Understanding the concept of natural logarithms is essential for dealing with logarithmic expressions and conversions, as it often serves as the base for many logarithmic calculations due to its natural occurrence in mathematical problems.

Logarithmic expressions broadly refer to any expression that involves logarithms. A logarithm, in its most general form, is an operation that is the inverse of exponentiation. It tells us what exponent we need to raise a base to in order to obtain a certain number. The expression \( \log_b a \) signifies the exponent to which base b must be raised to yield a.

When dealing with logarithmic expressions, there are several key properties and rules that are extremely useful. Some of these include the product rule \( \log_b (xy) = \log_b x + \log_b y \), the quotient rule \( \log_b (\frac{x}{y}) = \log_b x - \log_b y \), and the power rule \( \log_b (x^k) = k \log_b x \).

Being fluent in manipulating these expressions is important for various algebraic and calculus tasks. They serve as the building blocks for solving equations and transforming logarithms from one base to another, as we do with the change of base formula.

Logarithmic conversion is the process of rewriting a logarithm in a different base. This is particularly common when the base of the original logarithm doesn't match the base needed for calculation or comparison. The change of base formula is an essential tool for this task, allowing conversion between any two bases. Stated simply, for any positive numbers a, b, and base c, the change of base formula is \( \log_c a = \frac{\ln a}{\ln c} \) or \( \log_c a = \frac{\log_b a}{\log_b c} \) if you're converting to a base other than e.

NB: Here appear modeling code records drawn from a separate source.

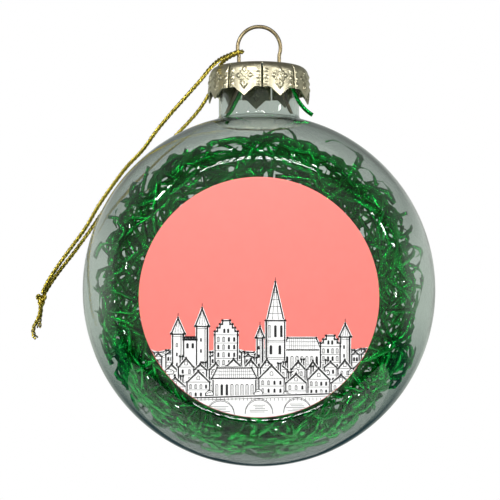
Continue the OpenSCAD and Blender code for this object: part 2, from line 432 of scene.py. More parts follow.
def ball_profile():
    """Half outline from the back of the ball, over its rounded rim, to the middle of the flat."""
    lean = math.atan2(FLAT_R, RIM_H)
    points = []
    arc_steps, rim_steps, flat_steps = 78, 14, 5
    for i in range(arc_steps + 1):
        a = math.pi + (lean - math.pi) * i / arc_steps
        points.append((BALL_R * math.sin(a), BALL_R * math.cos(a)))
    for i in range(1, rim_steps + 1):
        a = lean * (1 - i / rim_steps)
        points.append((FLAT_R + RIM_R * math.sin(a), RIM_H + RIM_R * math.cos(a)))
    for i in range(1, flat_steps + 1):
        points.append((FLAT_R * (1 - i / flat_steps), FLAT_H))
    return [Vector((abs(r), -h, BALL_Z)) for r, h in points]


def neck_profile():
    """Radius and height over the ball's centre, from the ball's surface up to the mouth."""
    ring_r = NECK_R + NECK_ROOT_R
    ring_z = math.sqrt((BALL_R + NECK_ROOT_R) ** 2 - ring_r ** 2)
    start = math.pi + math.atan2(ring_z, ring_r)
    points = []
    for i in range(1, 9):
        a = start + (math.pi - start) * i / 8
        points.append((ring_r + NECK_ROOT_R * math.cos(a), ring_z + NECK_ROOT_R * math.sin(a)))
    top = MOUTH_Z - BALL_Z
    for share in (0.25, 0.5, 0.75, 0.93, 1.0):
        swell = 0.12 if share > 0.9 else 0.0
        points.append((NECK_R + swell, ring_z + (top - ring_z) * share))
    return points


def make_glass():
    bm = bmesh.new()
    full_spin(bm, line_of(bm, ball_profile()), (0, 0, BALL_Z), (0, 1, 0), BALL_STEPS)
    touch = BALL_R / (BALL_R + NECK_ROOT_R)
    hole_r = (NECK_R + NECK_ROOT_R) * touch
    spare = 0.25
    cut = [v for v in bm.verts
           if v.co.z > BALL_Z and math.hypot(v.co.x, v.co.y) < hole_r + spare]
    bmesh.ops.delete(bm, geom=cut, context="VERTS")
    rim = [e for e in bm.edges if e.is_boundary]
    ring = sorted({v for e in rim for v in e.verts}, key=lambda v: math.atan2(v.co.y, v.co.x))
    first = math.atan2(ring[0].co.y, ring[0].co.x)
    hole_z = BALL_Z + math.sqrt(BALL_R ** 2 - hole_r ** 2)
    for i, v in enumerate(ring):
        a = first + 2 * math.pi * i / len(ring)
        v.co = (hole_r * math.cos(a), hole_r * math.sin(a), hole_z)
    for r, z in neck_profile():
        out = bmesh.ops.extrude_edge_only(bm, edges=rim)["geom"]
        rim = [g for g in out if isinstance(g, bmesh.types.BMEdge)]
        for v in (g for g in out if isinstance(g, bmesh.types.BMVert)):
            flat = Vector((v.co.x, v.co.y, 0)).normalized() * r
            v.co = (flat.x, flat.y, BALL_Z + z)
    glass = finish_piece("glass_ball", bm, GLASS, "bauble", ("bauble_shell",), sharp=None)
    return thicken(glass, GLASS_WALL)


make_glass()


# ---- the printed plate ----
def facing_front(x, z, y):
    """A place on the plate, x and z from its middle, at depth y."""
    return Vector((x, y, PLATE_Z + z))


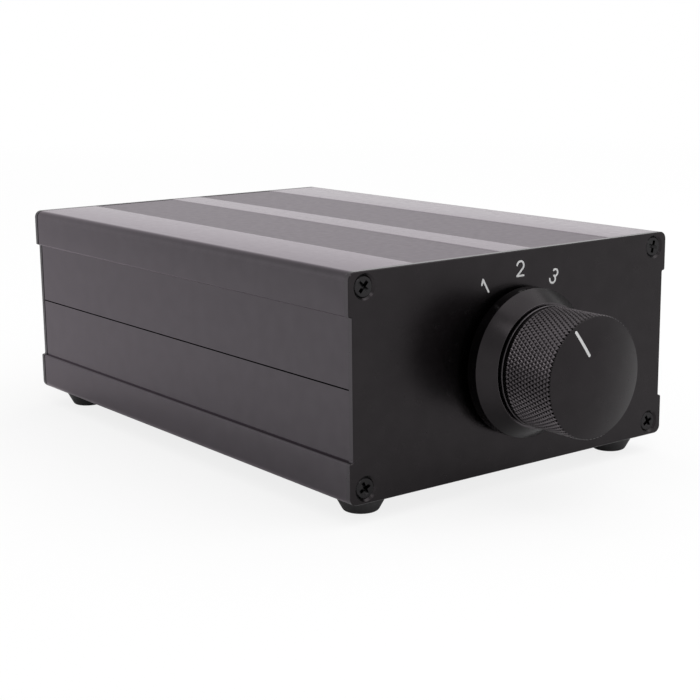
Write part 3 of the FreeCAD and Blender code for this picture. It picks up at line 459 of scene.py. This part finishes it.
# All other finishes, likewise
PLAIN_FINISHES = {
    "legend_ink": ((0.48, 0.48, 0.48), (0.53, 0.53, 0.53), 0.5),
    "pointer_paint": ((0.45, 0.45, 0.45), (0.5, 0.5, 0.5), 0.4),
    "foot_rubber": ((0.012, 0.011, 0.012), (0.018, 0.017, 0.018), 0.55),
    "switch_plastic": ((0.02, 0.02, 0.022), (0.03, 0.03, 0.032), 0.4),
    "rotor_plastic": ((0.6, 0.58, 0.52), (0.66, 0.64, 0.58), 0.45),
    "collar_white": ((0.75, 0.75, 0.73), (0.8, 0.8, 0.78), 0.35),
    "collar_red": ((0.5, 0.02, 0.015), (0.58, 0.03, 0.02), 0.35),
    "insulator_plastic": ((0.7, 0.69, 0.66), (0.76, 0.75, 0.72), 0.4),
    "washer_fibre": ((0.3, 0.06, 0.04), (0.36, 0.09, 0.06), 0.7),
    "lead_white": ((0.7, 0.7, 0.69), (0.76, 0.76, 0.75), 0.45),
    "lead_red": ((0.48, 0.02, 0.015), (0.54, 0.03, 0.02), 0.45),
}
METAL_FINISHES = {
    "black_steel": ((0.024, 0.023, 0.024), (0.03, 0.029, 0.03), 0.25),
    "turned_brass": ((0.78, 0.58, 0.26), (0.84, 0.65, 0.33), 0.25),
    "spring_steel": ((0.52, 0.53, 0.55), (0.6, 0.61, 0.63), 0.28),
    "zinc_casting": ((0.5, 0.51, 0.53), (0.57, 0.58, 0.6), 0.45),
    "plated_steel": ((0.66, 0.66, 0.65), (0.72, 0.72, 0.71), 0.25),
    "plated_brass": ((0.7, 0.68, 0.63), (0.76, 0.74, 0.7), 0.22),
    "contact_bronze": ((0.72, 0.45, 0.25), (0.78, 0.52, 0.32), 0.3),
    "gold_plate": ((0.93, 0.68, 0.29), (0.97, 0.74, 0.36), 0.16),
    "tinned_copper": ((0.72, 0.71, 0.69), (0.78, 0.77, 0.75), 0.3),
}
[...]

In the example of converting \( \log_3 n \) to a natural logarithm, using the change of base formula made the conversion straightforward: \( \log_3 n = \frac{\ln n}{\ln 3} \). It's important to acknowledge that regardless of the base you're converting from or to, the fundamental relationship delineated by the change of base formula holds true, allowing for flexible logarithmic manipulation across different numerical bases.